Gruzini zastanawiają się, kto będzie ich orędownikiem na Zachodzie po śmierci prezydenta Lecha Kaczyńskiego - pisze "Rzeczpospolita". Mam obawy, czy Gruzja nie zejdzie na dalszy plan - mówi gazecie Dawid Kolbaia, gruziński politolog pracujący na Uniwersytecie Warszawskim.

Prezydent Kaczyński był wielokrotnie krytykowany w Polsce za to, co robił dla Gruzji. Także przez obecne władze. Dlatego uzasadnione jest pytanie, jak będzie wyglądała polityka Polski wobec naszego kraju po jego śmierci - tłumaczy Kolbaia.

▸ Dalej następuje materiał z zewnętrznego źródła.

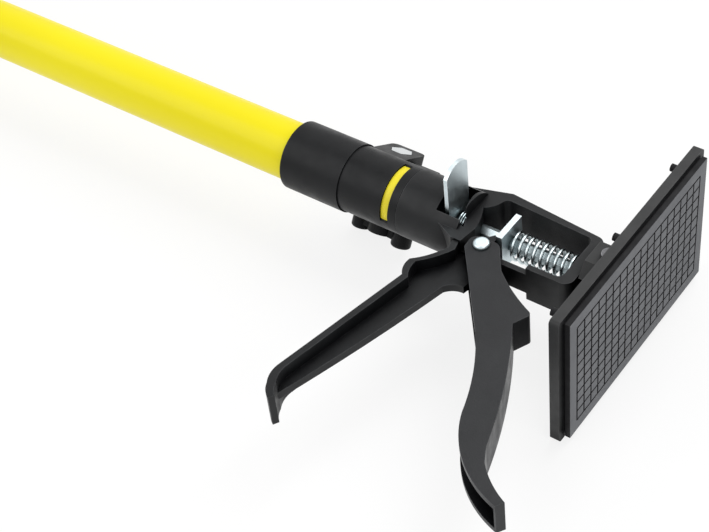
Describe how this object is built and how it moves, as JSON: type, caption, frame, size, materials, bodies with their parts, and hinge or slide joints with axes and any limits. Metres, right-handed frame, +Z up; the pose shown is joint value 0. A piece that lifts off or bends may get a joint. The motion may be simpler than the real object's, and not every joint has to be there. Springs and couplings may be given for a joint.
{
  "type": "telescopic support prop",
  "caption": "Telescopic support prop: yellow sliding pole with a clamp collar, a squeeze-trigger push-rod head and a tilting ribbed rubber pad at each end.",
  "frame": {"origin": "centre of the foot pad's rubber face, on the pole's axis", "axes": "+X along the pole from the foot pad to the head pad, +Z up out of the plane of the handles, -Y the way the grip and trigger reach"},
  "size_m": [1.1634, 0.2031, 0.078],
  "materials": {
    "yellow_paint": "glossy yellow powder coat",
    "liner_plastic": "yellow moulded plastic",
    "bush_plastic": "grey moulded plastic",
    "collar_plastic": "black moulded plastic, fine texture",
    "head_casting": "satin black coating over cast metal",
    "trigger_casting": "satin black coating over cast metal",
    "knob_plastic": "black moulded plastic",
    "zinc": "bright zinc plate",
    "spring_steel": "bright zinc-plated spring wire",
    "bolt_steel": "zinc-plated bolt",
    "brass": "plain brass",
    "knuckle_plastic": "black moulded plastic",
    "plate_plastic": "black moulded plastic",
    "rubber": "dark grey rubber"
  },
  "bodies": {
    "pole": {"outer_tube": "yellow_paint", "clamp_collar": "collar_plastic", "clamp_liner": "liner_plastic", "clamp_bolt": "bolt_steel", "clamp_washer": "zinc", "foot_plug": "knuckle_plastic", "foot_plug_screw": "zinc", "foot_hinge_pin": "zinc"},
    "knob": {"wing_knob": "knob_plastic", "knob_nut": "brass"},
    "slider": {"guide_bush": "bush_plastic"},
    "head": {"inner_tube": "yellow_paint", "head_body": "head_casting", "neck_screw": "zinc", "trigger_rivet": "zinc", "main_spring": "spring_steel", "release_spring": "spring_steel"},
    "trigger": {"trigger": "trigger_casting"},
    "drive": {"drive_plate": "zinc"},
    "release": {"release_plate": "zinc"},
    "rod": {"push_rod": "zinc", "rod_stop": "zinc", "rod_knuckle": "knuckle_plastic", "rod_cross_pin": "zinc", "head_hinge_pin": "zinc"},
    "head_pad": {"head_pad_plate": "plate_plastic", "head_pad_rubber": "rubber"},
    "foot_pad": {"foot_pad_plate": "plate_plastic", "foot_pad_rubber": "rubber"}
  },
  "joints": [
    {"name": "telescope", "type": "slide", "parent": "pole", "child": "slider", "axis": [1, 0, 0], "range_m": [0, 0.75]},
    {"name": "head_turn", "type": "hinge", "parent": "slider", "child": "head", "pos_m": [1, 0, 0], "axis": [1, 0, 0], "continuous": true},
    {"name": "knob_turn", "type": "hinge", "parent": "pole", "child": "knob", "pos_m": [1.0038, 0.01697, -0.0104], "axis": [0, 0.5225, 0.8526], "continuous": true},
    {"name": "trigger_squeeze", "type": "hinge", "parent": "head", "child": "trigger", "pos_m": [1.0767, -0.0153, 0], "axis": [0, 0, -1], "range_deg": [0, 24], "stiffness_Nm_per_rad": 1.5, "springref_deg": -8.59},
    {"name": "drive_push", "type": "slide", "parent": "head", "child": "drive", "axis": [1, 0, 0], "range_m": [0, 0.0028], "deforming": ["main_spring"]},
    {"name": "release_tip", "type": "hinge", "parent": "head", "child": "release", "pos_m": [1.0536, 0, -0.013], "axis": [0, 1, 0], "range_deg": [0, 6], "stiffness_Nm_per_rad": 0.4, "springref_deg": -11.46, "deforming": ["release_spring"]},
    {"name": "rod_advance", "type": "slide", "parent": "head", "child": "rod", "axis": [1, 0, 0], "range_m": [0, 0.11]},
    {"name": "head_pad_tilt", "type": "hinge", "parent": "rod", "child": "head_pad", "pos_m": [1.1346, 0, 0], "axis": [0, 0, 1], "range_deg": [-12, 30]},
    {"name": "foot_pad_tilt", "type": "hinge", "parent": "pole", "child": "foot_pad", "pos_m": [0.0154, 0, 0], "axis": [0, 0, 1], "range_deg": [-30, 30]}
  ],
  "couplings": [
    {"joint": "drive_push", "follows": "trigger_squeeze", "m_per_rad": 0.00645}
  ]
}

Gruzini pamiętają, że chociaż na szczycie NATO w Bukareszcie w 2008 roku sojusz nie zgodził się na objęcie ich kraju programem ułatwiającym drogę do członkostwa (MAP), to polski prezydent przeforsował deklarację zawierającą obietnicę, że Tbilisi zostanie w przyszłości członkiem sojuszu.

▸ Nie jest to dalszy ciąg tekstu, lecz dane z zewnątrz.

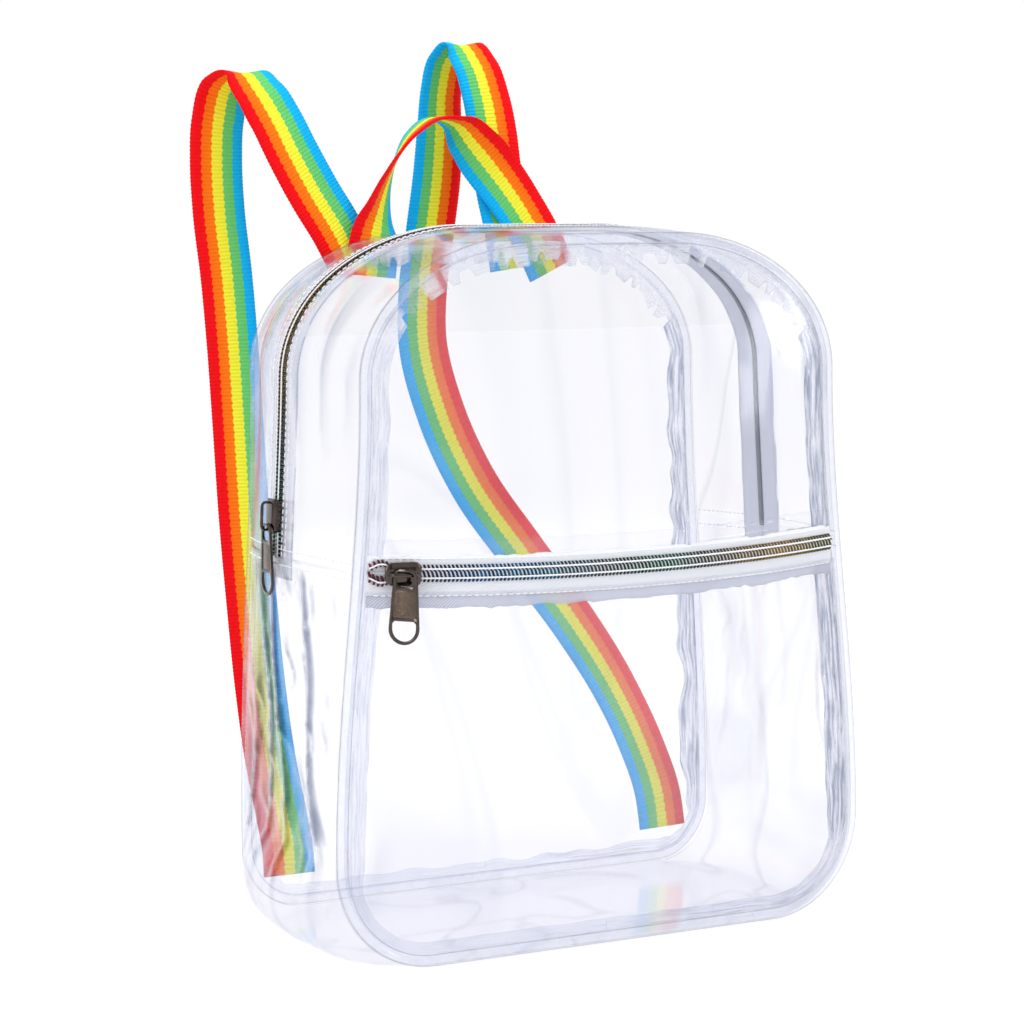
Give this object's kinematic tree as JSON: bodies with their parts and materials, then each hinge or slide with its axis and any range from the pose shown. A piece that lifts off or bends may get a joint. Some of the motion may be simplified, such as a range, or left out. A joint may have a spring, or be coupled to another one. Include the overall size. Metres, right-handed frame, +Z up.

Kilka miesięcy później w czasie rosyjskiego ataku na Gruzję Lech Kaczyński bez wahania poleciał do Tbilisi, aby z innymi przywódcami Europy Środkowo-Wschodniej udzielić wsparcia Gruzinom. Przedstawiciele polskiego rządu krytykowali wtedy tę eskapadę.

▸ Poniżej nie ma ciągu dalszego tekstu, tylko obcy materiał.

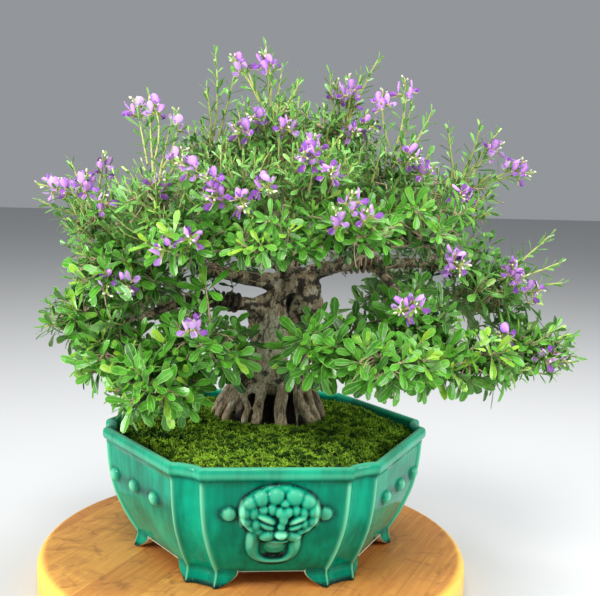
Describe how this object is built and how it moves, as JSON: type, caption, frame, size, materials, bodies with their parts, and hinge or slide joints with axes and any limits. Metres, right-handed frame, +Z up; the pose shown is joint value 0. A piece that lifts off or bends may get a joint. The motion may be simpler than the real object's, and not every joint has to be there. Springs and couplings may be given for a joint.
{
  "type": "vietnamese bluebell bonsai",
  "caption": "Bonsai shrub with small spatula-shaped leaves and lilac pea flowers, in a green glazed six-sided footed pot that stands on a round wooden board.",
  "frame": {"origin": "centre of the round board's underside, on the surface that it stands on", "axes": "+Z up; +X to the right and +Y away from a viewer who faces the front of the pot with the lion mask"},
  "size_m": [0.5507, 0.432, 0.5369],
  "materials": {
    "board_wood": "satin",
    "green_glaze": "gloss",
    "soil": "matte",
    "moss": "matte",
    "bark": "matte",
    "training_wire": "satin",
    "leaves": "satin",
    "petals": "matte"
  },
  "bodies": {
    "root": {"pot": "green_glaze", "soil": "soil", "moss": "moss", "trunk": "bark", "training_wire_left": "training_wire", "training_wire_right": "training_wire", "flowers_upper_left_outer": "petals", "flowers_upper_left_middle": "petals", "flowers_upper_left_front": "petals", "flowers_upper_left_low": "petals", "flowers_upper_front_left": "petals", "flowers_top_middle_left": "petals", "flowers_upper_front_middle": "petals", "flowers_top_middle_right": "petals", "flowers_front_right": "petals", "flowers_top_right": "petals", "flowers_upper_right_outer": "petals", "flowers_right_outer": "petals", "flowers_upper_right_front": "petals", "flowers_low_right_middle": "petals", "flowers_low_right_outer": "petals", "flowers_low_left_front": "petals", "flowers_back_middle_left": "petals", "flowers_back_right": "petals", "leaves_upper_left_outer": "leaves", "leaves_upper_left_low": "leaves", "leaves_upper_left_middle": "leaves", "leaves_upper_left_front": "leaves", "leaves_top_left": "leaves", "leaves_upper_front_left": "leaves", "leaves_top_middle_left": "leaves", "leaves_front_middle": "leaves", "leaves_upper_front_middle": "leaves", "leaves_top_middle_right": "leaves", "leaves_front_right": "leaves", "leaves_top_right": "leaves", "leaves_upper_right_front": "leaves", "leaves_upper_right_outer": "leaves", "leaves_right_outer": "leaves", "leaves_low_left_outer": "leaves", "leaves_low_left_middle": "leaves", "leaves_low_left_tip": "leaves", "leaves_low_left_front": "leaves", "leaves_low_right_inner": "leaves", "leaves_low_right_tip": "leaves", "leaves_low_right_middle": "leaves", "leaves_low_right_front": "leaves", "leaves_low_right_outer": "leaves", "leaves_back_left": "leaves", "leaves_back_middle_left": "leaves", "leaves_back_middle_right": "leaves", "leaves_back_right": "leaves", "leaves_back_top": "leaves", "leaves_back_low_left": "leaves", "leaves_back_low_right": "leaves", "display_board": "board_wood"}
  },
  "joints": []
}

Niektórzy gruzińscy dyplomaci i komentatorzy prywatnie wyrażają obawy, że po śmierci prezydenta Kaczyńskiego, dążąc do pojednania z Rosją, polskie władze zapomną o Gruzji. Zmiana klimatu w stosunkach polsko-rosyjskich dotyczy sporów historycznych, a nie zasadniczych spraw natury politycznej. Wspieranie demokracji na obszarze postsowieckim jest polską racją stanu i nie leży w naszym interesie jakakolwiek zmiana naszego poparcia dla Gruzji - zapewnia "Rzeczpospolitą" eurodeputowany PO Jacek Saryusz-Wolski.